5 May, 2016
Brotzeit LokalComments : 1 Posted in : Cider, Dining in Oakland - CA, Restaurants on by : becca
Brotzeit Lokal is memorable for more than being a mouthful to pronounce. We all love beer gardens, right? So what makes a beer garden even better? A beautiful view!
You can see it from inside the tinted glass walls of Brotzeit’s dining room, but the open-air patio is where that beer garden pull is strongest. The patio is lined with picnic benches and comes with a refreshing breeze from the little marina it shares space with. It’s especially scenic in those late afternoon, early evening, happiest of hours on weekdays. I have one friend who’s a big fan of the $1.50 oyster specials at that time.
Brooklyn Basin isn’t the same as gazing across the Bay to San Francisco, of course, but it’s ideal for feeling more secluded from the crowd. You’re more likely to find housecats dashing between the moored boats than cargo ships crossing under a bridge there.
In food and beer selection, Brotzeit Lokal aims squarely at the fatherland of beer gardens: Germany. Belgium also plays a significant role in the list of 16 drafts and 20-odd bottles available.
Luckily for me, Brotzeit also has a selection of ciders. Possman’s Pure Cider, from Germany, was a little too sweet for my tastes–
–but Aspall’s Dry Cider, from the UK, hit the spot, providing the crisp, dry, minerality I find refreshing in a good cider.
Over the past three years, I’ve made roughly five visits to Brotzeit Lokal, and the waitstaff have varied greatly in demeanor. Some of them are gruff, loathe to offer details, and hard to locate when you need them. Others make regular rounds and complete service with a smile. Dishes, similarly, have ranged from acceptable to excellent. On that most recent visit, I tried the pretzel bread pudding served with whipped cream and a salted caramel sauce.
While still bread pudding, which is nearly always tasty in my book, I was disappointed they went custard- rather than homestyle in preparation–if pretzel is in the menu item description, I want it to be somewhat recognizable in the dish. But my potato pancakes, called kartoffelpuffer, may have been the best I’ve had since I worked at a Czech restaurant in Davis in 2002–2003.
A little greasy, but they had great crunch, good flavor, and just the right amount of apple sauce and sour cream to complement them.
We’ve had the most success with dishes at dinner time, as I believe Brotzeit does a pretty good job of serving up the standards, such as wiener schnitzel and sauerbraten. Of course, I’ve also tried the sausages, specifically the wurzige, a “spicy chicken and pork everything sausage”:
The sausage accoutrements are good, though warmer than I prefer for pickles and slaw. The sausage itself disappeared within that bun, leaving me with little impression other than dryness. To be fair, that is partially my fault for not liking mustard. I know, German sausage without mustard?! The scandal. But I would hope the sausage served would leave an impression without it.

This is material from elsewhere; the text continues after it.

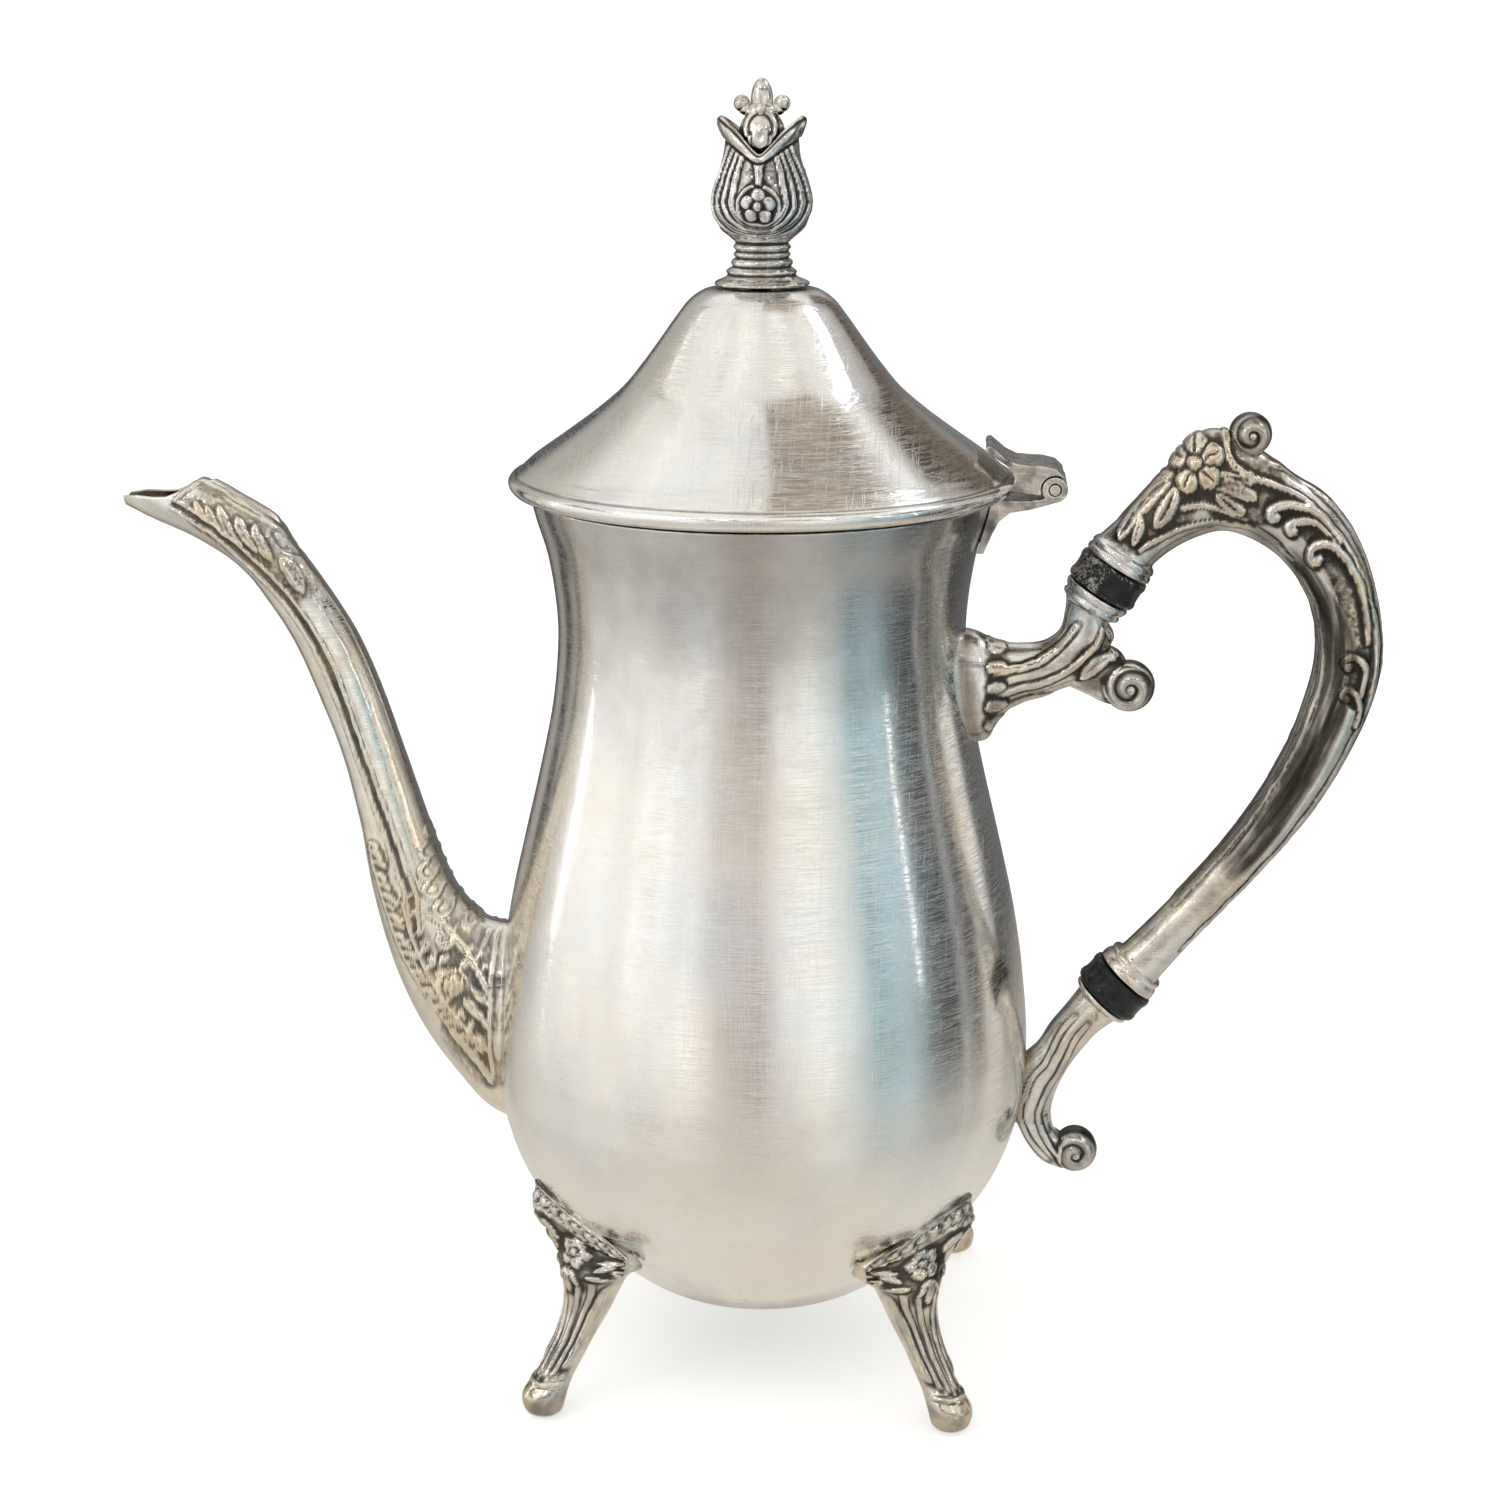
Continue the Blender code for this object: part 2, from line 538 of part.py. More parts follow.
# ---------------------------------------------------------------- feet
FOOT = [  # height, distance of the leg's middle from the pot's axis, half depth, half width
    (0.0, 59.6, 2.4, 2.4),
    (1.4, 59.9, 4.0, 4.0),
    (4.6, 59.6, 4.7, 4.6),
    (7.8, 57.2, 4.2, 4.1),
    (11.0, 54.4, 3.9, 3.9),
    (15.0, 51.3, 4.0, 3.9),
    (20.0, 48.2, 4.8, 4.7),
    (25.0, 46.4, 6.0, 6.0),
    (30.0, 46.0, 7.8, 8.2),
    (35.0, 47.4, 9.2, 11.0),
    (40.0, 48.6, 8.6, 13.2),
    (45.2, 48.4, 5.6, 13.8),
]


def foot(name, degrees):
    sides = 12
    a = math.radians(degrees)
    radial, tangent = Vector((math.cos(a), math.sin(a), 0)), Vector((-math.sin(a), math.cos(a), 0))
    bm = bmesh.new()
    rings = []
    for z, r, depth, half in FOOT:
        ring = []
        for k in range(sides):
            t = 2 * math.pi * (k + 0.5) / sides
            co = radial * (r + depth * math.cos(t)) + tangent * (half * math.sin(t)) + Vector((0, 0, z))
            ring.append(bm.verts.new(co * MM))
        rings.append(ring)
    for low, high in zip(rings, rings[1:]):
        for k in range(sides):
            n = (k + 1) % sides
            bm.faces.new((low[k], low[n], high[n], high[k]))
    bm.faces.new(rings[0])
    bm.faces.new(rings[-1])
    obj = make_object(name, bm)
    cut(obj, body_clear)
    return obj


for foot_name, foot_angle in FOOT_ANGLES.items():
    foot(foot_name, foot_angle)

bpy.context.view_layer.update()
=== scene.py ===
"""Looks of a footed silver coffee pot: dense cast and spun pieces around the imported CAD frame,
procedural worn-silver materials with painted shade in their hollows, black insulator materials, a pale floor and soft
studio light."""

import math

import bmesh
import bpy
import numpy as np
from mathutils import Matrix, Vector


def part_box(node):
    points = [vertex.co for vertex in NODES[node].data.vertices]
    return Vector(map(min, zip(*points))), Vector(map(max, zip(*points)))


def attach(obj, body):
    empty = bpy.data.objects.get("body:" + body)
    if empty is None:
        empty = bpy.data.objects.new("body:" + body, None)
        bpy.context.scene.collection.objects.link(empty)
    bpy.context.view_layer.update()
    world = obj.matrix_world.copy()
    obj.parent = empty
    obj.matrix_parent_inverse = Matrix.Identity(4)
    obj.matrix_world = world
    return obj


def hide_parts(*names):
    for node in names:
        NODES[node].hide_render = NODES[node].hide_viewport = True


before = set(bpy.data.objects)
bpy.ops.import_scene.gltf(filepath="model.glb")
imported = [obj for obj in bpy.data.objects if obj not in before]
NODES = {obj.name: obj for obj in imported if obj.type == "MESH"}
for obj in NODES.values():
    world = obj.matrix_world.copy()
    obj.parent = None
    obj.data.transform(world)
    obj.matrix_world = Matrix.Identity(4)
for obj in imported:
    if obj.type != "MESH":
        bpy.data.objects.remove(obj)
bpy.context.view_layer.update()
MM = 0.001
AXIS_X = 3.0          # the pot's turning axis stands this far from the frame's origin, mm


# ================================================================ numbers and curves
def catmull(points, per):
    p = np.asarray(points, float)
    q = np.vstack([p[:1], p, p[-1:]])
    out = []
    for i in range(1, len(q) - 2):
        a, b, c, d = q[i - 1], q[i], q[i + 1], q[i + 2]
        for k in range(per):
            t = k / per
            out.append(0.5 * (2 * b + (c - a) * t + (2 * a - 5 * b + 4 * c - d) * t * t + (3 * b - a - 3 * c + d) * t ** 3))
    out.append(p[-1])
    return np.array(out)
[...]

Ultimately, I think Brotzeit Lokal is worth going to for the view alone, and the chances of also finding tasty food to go with your brews are good, if not always as memorable. If you go, you should know that it’s actually situated behind the Homewood Suites on Embarcadero. Drive down the hotel’s right side and head toward the water. You’ll see Brotzeit Lokal and its views soon enough.
Brooklyn Basin, Oakland
Most recently visited 23 March 2016.